How to get better at freestyle dancing
Freestyle Dance: Tips From the Pros
Freestyle dance is an incredibly popular form of dance that goes beyond choreographed sets and allows dancers to channel their inner creativity to create their own moves. While there's certainly no wrong way to freestyle dance, there are some tricks and tips you can implement to get the most out of your dance session.
Who Invented Freestyle Dance?
Freestyle dancing, sometimes referred to as street dancing, is a unique type of dance that is based on improvisation rather than the choreography seen in other dance varieties. As the era of disco died, freestyle dancing was born in the early 1970s when dancers began to show off their freestyle skills on the streets and in public areas. New York and Los Angeles were home to several important locations that contributed to the birth and growth of freestyle dancing, while Jamaica played a role in the incarnation of reggae seen in some forms of freestyle dance.

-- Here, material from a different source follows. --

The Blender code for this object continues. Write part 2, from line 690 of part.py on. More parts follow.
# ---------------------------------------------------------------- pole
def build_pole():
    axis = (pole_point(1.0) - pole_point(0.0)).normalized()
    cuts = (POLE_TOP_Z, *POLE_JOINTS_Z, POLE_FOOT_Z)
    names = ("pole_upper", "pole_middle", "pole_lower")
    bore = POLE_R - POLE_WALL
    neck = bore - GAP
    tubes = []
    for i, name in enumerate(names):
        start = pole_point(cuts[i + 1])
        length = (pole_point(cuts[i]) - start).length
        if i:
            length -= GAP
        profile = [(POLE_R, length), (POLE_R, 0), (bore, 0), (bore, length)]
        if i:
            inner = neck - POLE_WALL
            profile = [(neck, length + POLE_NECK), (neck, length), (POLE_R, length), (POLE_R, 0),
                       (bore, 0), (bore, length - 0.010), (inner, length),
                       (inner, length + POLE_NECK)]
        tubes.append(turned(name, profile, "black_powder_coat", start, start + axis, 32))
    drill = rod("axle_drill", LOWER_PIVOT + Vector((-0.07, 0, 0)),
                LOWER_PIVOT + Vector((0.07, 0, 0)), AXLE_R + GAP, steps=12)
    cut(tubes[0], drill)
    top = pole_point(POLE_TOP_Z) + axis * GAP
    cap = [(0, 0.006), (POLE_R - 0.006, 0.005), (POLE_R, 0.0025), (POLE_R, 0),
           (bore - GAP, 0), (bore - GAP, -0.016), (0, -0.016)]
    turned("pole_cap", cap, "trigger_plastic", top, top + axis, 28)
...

Today, freestyle dance has evolved to be edgier and harder and has given birth to several other forms of dancing like krumping, street jazz, breakdancing, and popping and locking.

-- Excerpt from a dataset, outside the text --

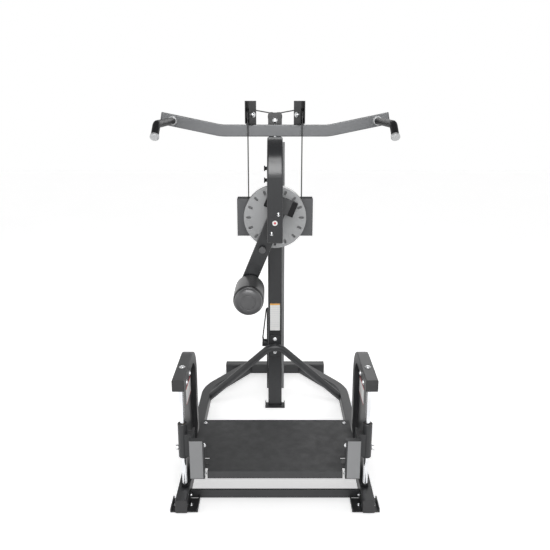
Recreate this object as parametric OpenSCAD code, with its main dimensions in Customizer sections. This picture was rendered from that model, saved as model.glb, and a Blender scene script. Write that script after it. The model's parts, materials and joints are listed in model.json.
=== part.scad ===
// Standing hip machine: a hooked column carries an index disc and a swing arm
// with a padded roller. The arm's shaft lifts a weight box through cables and
// pulleys. A platform slides on two guide rods and locks with pull pins.
// X is to the right, Y away from the user's side, Z up. Millimetres.

/* [Base] */
// Distance from the middle to each base rail's centre line
rail_x = 390; // [350:5:430]
// Width of each base rail
rail_w = 50; // [40:5:60]
// Height of each base rail
rail_h = 60; // [50:5:70]
// Thickness of the foot plates under the frame
foot_t = 5; // [4:1:8]
// Wall thickness of the frame tubes
wall = 3; // [2:0.5:4]

/* [Column] */
// Width of the column
col_w = 75; // [70:1:80]
// Height at which the column starts to bend forward
hook_z = 1308; // [1280:1:1330]
// Height of the open end of the hook's front leg
leg_z = 1001; // [980:1:1010]

/* [Index disc and arm] */
// Height of the shaft that the disc and arm turn on
pivot_z = 1095; // [1080:1:1110]
// Radius of the index disc
disc_r = 155; // [145:1:165]
// Number of index slots round the disc
slots = 16; // [8:1:20]
// Angle of the arm from straight down at rest
arm_turn = 22.5; // [15:0.5:25]
// Distance from the shaft to the roller's axis
arm_len = 376; // [340:1:380]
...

4 Tips to Take Your Freestyle Dancing to the Next Level
B-Boy Wing dancing at the Hotel Couvent des Minimes in Lille, France
© Little Shao/Red Bull Content Pool
While freestyle dancing is based on uniqueness and improvisation in the moment, there are several tips to keep in mind to take your dance moves to the next level. These tips include:
1. Just Start Moving
“Nobody cares if you can't dance well. Just get up and dance. Great dancers are great because of their passion.” – Martha Graham
This tip may seem obvious; it's easy to get stuck in your head when first starting to freestyle dance. The purpose of freestyle dance is to express your own unique voice and create moves that are individual and improvised. Getting caught up with the ins and outs of freestyle dance often has a negative effect on the dancer's actual dancing. So, before anything else, push your fears and judgments aside and just start moving your body to the music.

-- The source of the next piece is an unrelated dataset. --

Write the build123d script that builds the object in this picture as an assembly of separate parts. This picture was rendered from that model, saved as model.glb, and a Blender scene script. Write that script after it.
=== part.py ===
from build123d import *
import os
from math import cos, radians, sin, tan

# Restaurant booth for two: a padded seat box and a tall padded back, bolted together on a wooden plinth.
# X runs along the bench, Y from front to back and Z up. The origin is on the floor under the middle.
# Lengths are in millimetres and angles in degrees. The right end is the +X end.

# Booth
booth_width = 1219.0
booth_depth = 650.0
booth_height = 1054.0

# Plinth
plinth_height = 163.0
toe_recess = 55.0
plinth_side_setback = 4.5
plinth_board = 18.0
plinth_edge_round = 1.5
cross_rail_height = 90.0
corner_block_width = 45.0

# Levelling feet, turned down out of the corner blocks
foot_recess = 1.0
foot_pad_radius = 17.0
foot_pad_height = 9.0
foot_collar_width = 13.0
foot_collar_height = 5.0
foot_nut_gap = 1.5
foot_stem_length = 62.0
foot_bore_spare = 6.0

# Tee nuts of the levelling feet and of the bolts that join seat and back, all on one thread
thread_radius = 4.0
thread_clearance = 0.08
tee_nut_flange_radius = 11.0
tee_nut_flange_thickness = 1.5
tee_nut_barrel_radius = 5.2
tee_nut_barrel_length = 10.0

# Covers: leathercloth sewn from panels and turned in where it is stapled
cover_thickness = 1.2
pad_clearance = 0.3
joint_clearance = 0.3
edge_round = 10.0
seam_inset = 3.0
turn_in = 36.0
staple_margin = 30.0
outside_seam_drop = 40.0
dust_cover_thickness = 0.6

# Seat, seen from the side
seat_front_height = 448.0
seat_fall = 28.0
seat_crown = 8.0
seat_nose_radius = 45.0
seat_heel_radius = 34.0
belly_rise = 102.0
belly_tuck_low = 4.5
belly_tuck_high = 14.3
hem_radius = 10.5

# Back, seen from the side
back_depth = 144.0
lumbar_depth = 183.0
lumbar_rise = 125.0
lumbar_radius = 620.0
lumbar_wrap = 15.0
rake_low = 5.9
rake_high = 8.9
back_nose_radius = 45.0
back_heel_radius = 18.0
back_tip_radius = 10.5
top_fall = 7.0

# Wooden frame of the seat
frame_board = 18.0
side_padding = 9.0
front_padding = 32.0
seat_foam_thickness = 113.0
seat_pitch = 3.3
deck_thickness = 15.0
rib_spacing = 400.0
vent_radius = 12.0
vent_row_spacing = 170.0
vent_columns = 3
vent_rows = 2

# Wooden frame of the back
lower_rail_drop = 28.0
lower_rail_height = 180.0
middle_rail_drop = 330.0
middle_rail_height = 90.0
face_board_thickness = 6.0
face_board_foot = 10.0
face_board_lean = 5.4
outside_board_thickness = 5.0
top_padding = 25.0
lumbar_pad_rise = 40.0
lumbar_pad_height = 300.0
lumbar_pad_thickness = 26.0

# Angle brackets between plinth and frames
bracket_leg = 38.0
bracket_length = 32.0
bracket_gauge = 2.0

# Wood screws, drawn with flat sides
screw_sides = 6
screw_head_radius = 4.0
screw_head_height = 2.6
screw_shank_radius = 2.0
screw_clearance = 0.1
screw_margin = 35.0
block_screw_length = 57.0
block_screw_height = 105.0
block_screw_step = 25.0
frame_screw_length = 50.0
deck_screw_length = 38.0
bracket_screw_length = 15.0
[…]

2. Focus on One or Two Styles of Freestyle Dance
Rather than trying to master every style of freestyle dancing, choose one or two styles that feel right and focus on mastering those. There are several foundational styles of dancing that are based on where the dancers are dancing and the music that's popular in their area. Popular styles include rump, popping, locking, house, and breaking. Pick which style you gravitate most to and spend your time practicing the techniques of that style regularly.
© Maarit Halonen / Red Bull Content Pool
For example, if you really like robot freestyle dancing, practice the popping and locking technique that's commonly seen in this style of dancing. Once you've mastered popping and locking, move onto another dance move that's unique to robot dancing. Music that's great for robot dancing is techno, dubstep, and electro-funk.
3. Take a Dance Class
“I learned to appreciate repetition. That's why I can dance. It's how I learned to act. I have a high tolerance for repetition.” – Channing Tatum
Sure, freestyle dance is centered around improvisation, but that doesn't mean you can't take a dance class or two to learn new moves to incorporate into your freestyle dancing. Dance classes will expand your abilities and movement and give you ideas on how to broaden your freestyle dancing experience. A dance class will also introduce you to other movers' styles, which may ultimately lead you to find a new style of dancing you enjoy just as much.
And, a dance class gives you the chance to watch yourself dance in a mirror and for an audience, so you can get feedback and see just how awesome you look breaking it down.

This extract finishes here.